The strength of Chinese steel pricing, on the other hand, is being amplified by the amount of money chasing the current bull market momentum.
Market open interest in the Shanghai rebar contract is high and rising. It’s still some way from the record participation of over five million contracts seen in the middle of last year but at a current four million contracts it matches anything seen prior to that particular spike.
Chinese funds appear to be engaged in a massive relative value trade, selling metals such as copper and zinc while simultaneously going long anything in the ferrous space, from steel rebar to iron ore.
Iron ore prices, it’s worth noting, are also on a bull charge, closing in on the $70 per tonne level for the first time in six months.

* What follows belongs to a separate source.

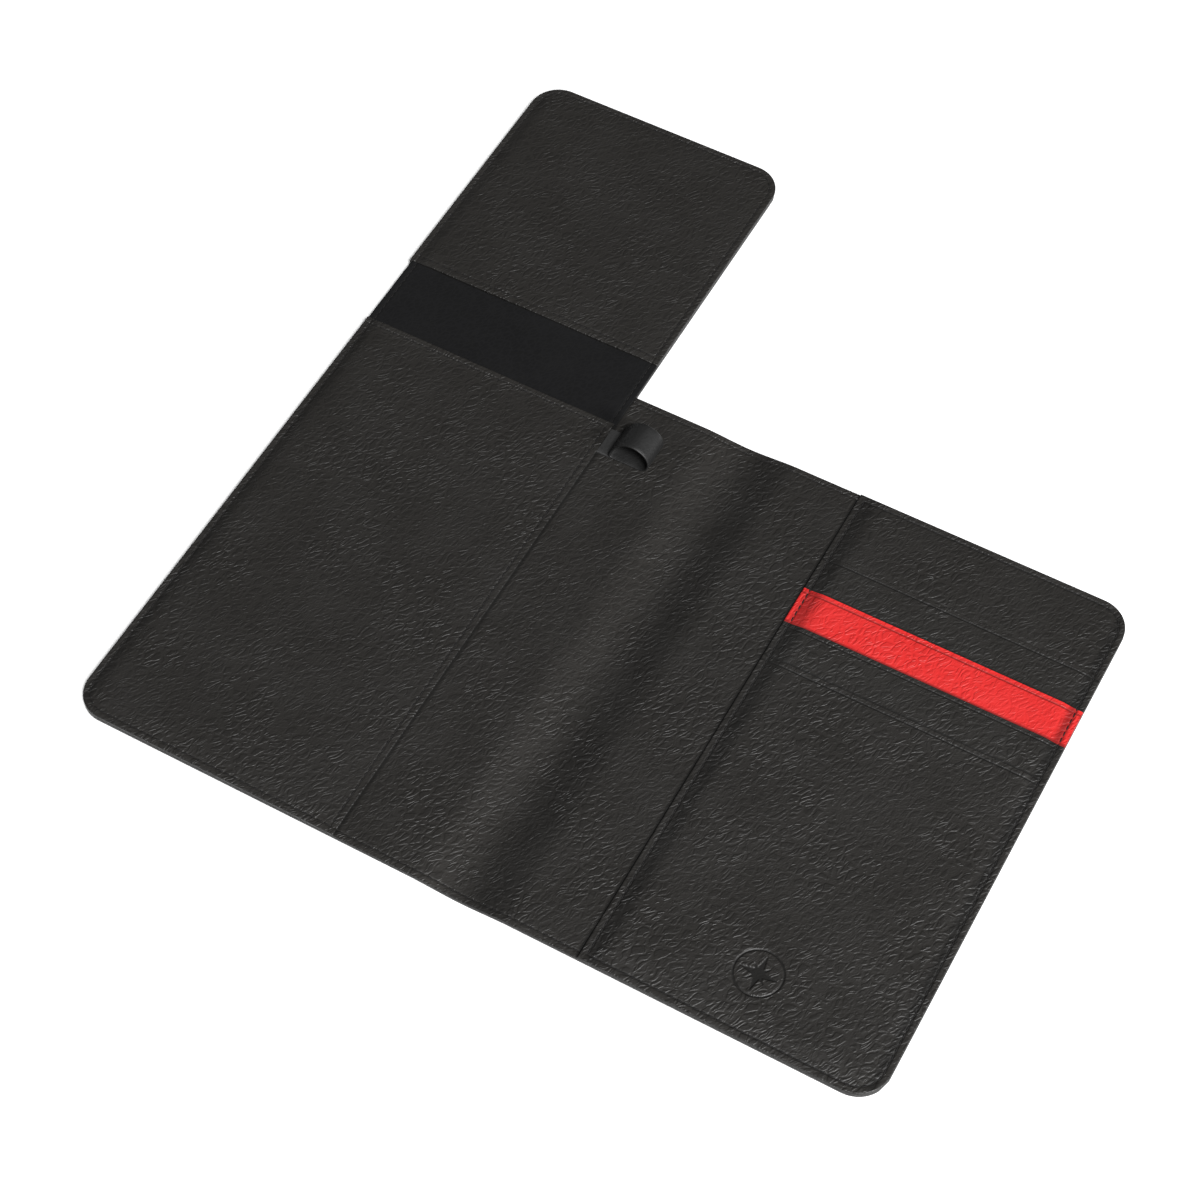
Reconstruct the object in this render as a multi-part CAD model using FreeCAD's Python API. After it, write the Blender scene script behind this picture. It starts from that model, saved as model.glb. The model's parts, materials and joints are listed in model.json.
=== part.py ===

Since China is the world’s largest steel producer, this pricing strength gets transmitted along the entire global supply chain.
China doesn’t command quite that level of physical pricing power in the copper market but Chinese funds can and do set the tone for trading on both the London and U.S. copper markets.
And right now they’re bearish.
As with all relative value trades, this one will unwind when the tensions with the underlying physical markets become too extreme.
Whether it’s the copper or the steel leg of the trade that cracks first remains to be seen.
Until that happens, however, these two core components of the global manufacturing economy are going to carry on sending very different messages.
The opinions expressed here are those of the author, a columnist for Reuters.